**Work required**
Return exactly and only these lines: the first of the listing through the one containing "from mathutils.bvhtree import BVHTree".

**Recorded information**
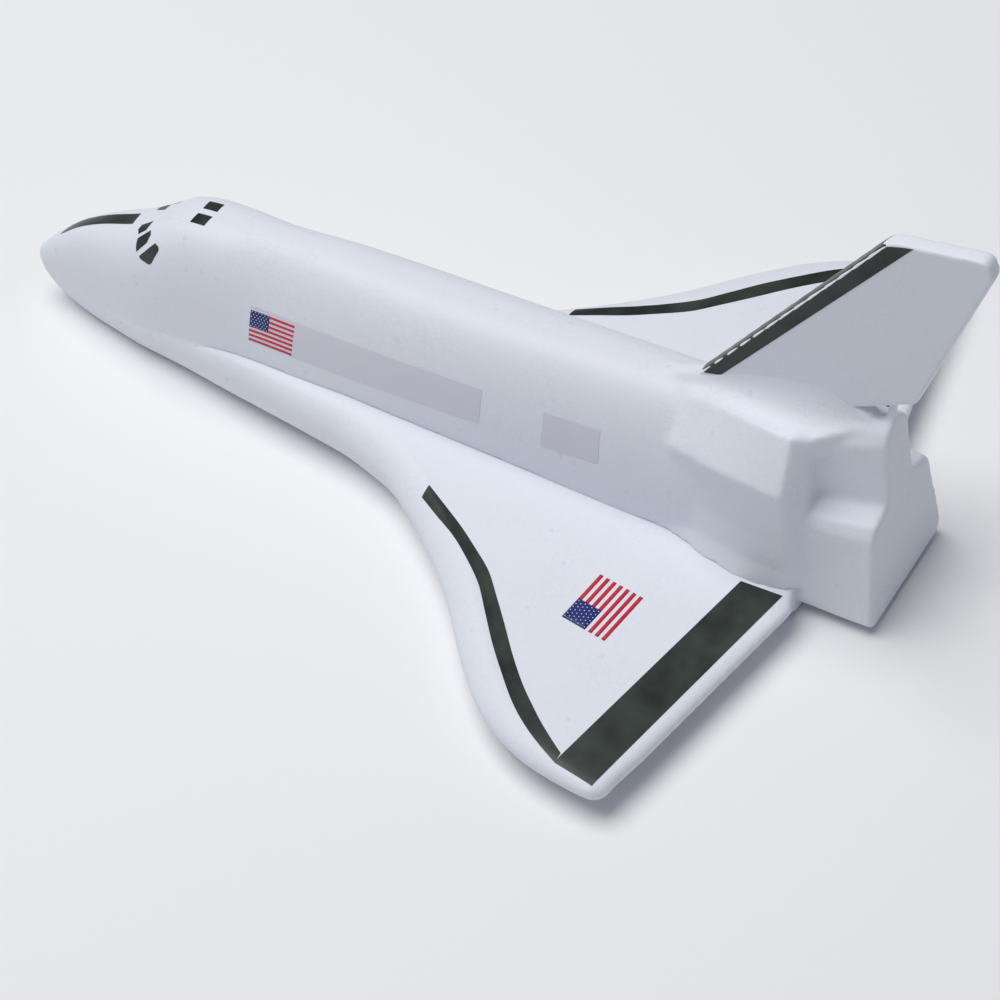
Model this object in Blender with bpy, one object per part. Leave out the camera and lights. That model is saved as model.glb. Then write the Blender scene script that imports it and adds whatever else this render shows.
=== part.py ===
# Foam space shuttle glider, about 305 mm long: two foam mouldings, a fin, stickers, a hook and a nose weight.
# The nose points to -Y and the tail to +Y. X is the span, +X the port side. Z is up and the belly lies at Z = 0.
# Sizes are in millimetres and become metres where a mesh is made. A station is the distance aft of the nose tip.
import math

import bmesh
import bpy
from mathutils import Vector
from mathutils.bvhtree import BVHTree

MM = 0.001
LENGTH = 304.6          # nose tip to the fin's trailing tip
GAP = 0.3               # left between two pieces that touch
STICKER = 0.2           # thickness of a sticker
BULKHEAD = 259.0        # station of the pods' rear edge
BLOCK_END = 281.0       # station of the engine block's rear face
BLOCK_LEAN = 1.5        # the rear face's top lies this much further forward than its foot
JOINT = 7.0             # height of the level joint between the mouldings under the nose
JOINT_RAMP = (60.0, 85.0)  # stations between which the joint climbs to the wing's top surface
WING_TOP = 10.6         # height of the wing's top surface at station 254
WING_SLOPE = 0.08       # the top surface falls by this much per millimetre towards the tail
SHELF = (35.0, 95.0, 13.0, 21.0)   # stations and heights between which the strake's top climbs
LOWER_START = 7.0       # station where the lower moulding starts, behind the nose tip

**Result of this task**
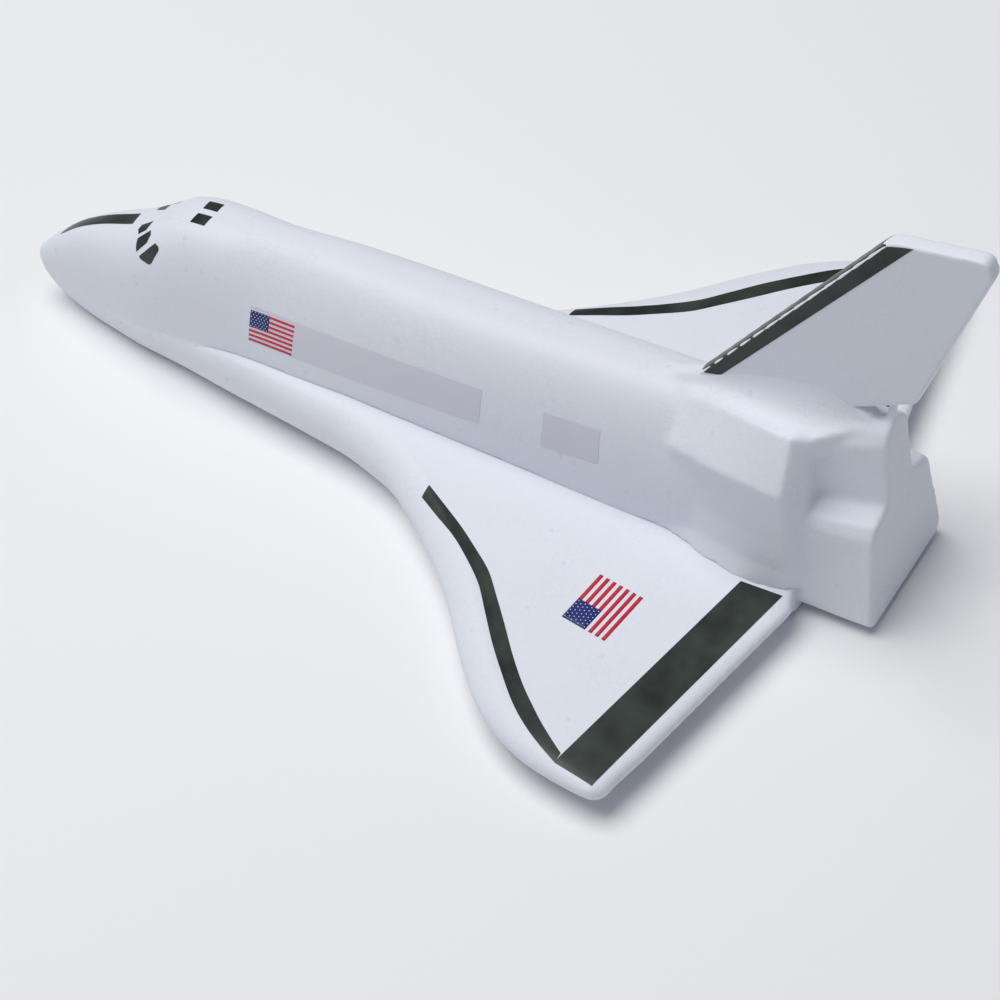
Model this object in Blender with bpy, one object per part. Leave out the camera and lights. That model is saved as model.glb. Then write the Blender scene script that imports it and adds whatever else this render shows.
=== part.py ===
# Foam space shuttle glider, about 305 mm long: two foam mouldings, a fin, stickers, a hook and a nose weight.
# The nose points to -Y and the tail to +Y. X is the span, +X the port side. Z is up and the belly lies at Z = 0.
# Sizes are in millimetres and become metres where a mesh is made. A station is the distance aft of the nose tip.
import math

import bmesh
import bpy
from mathutils import Vector
from mathutils.bvhtree import BVHTree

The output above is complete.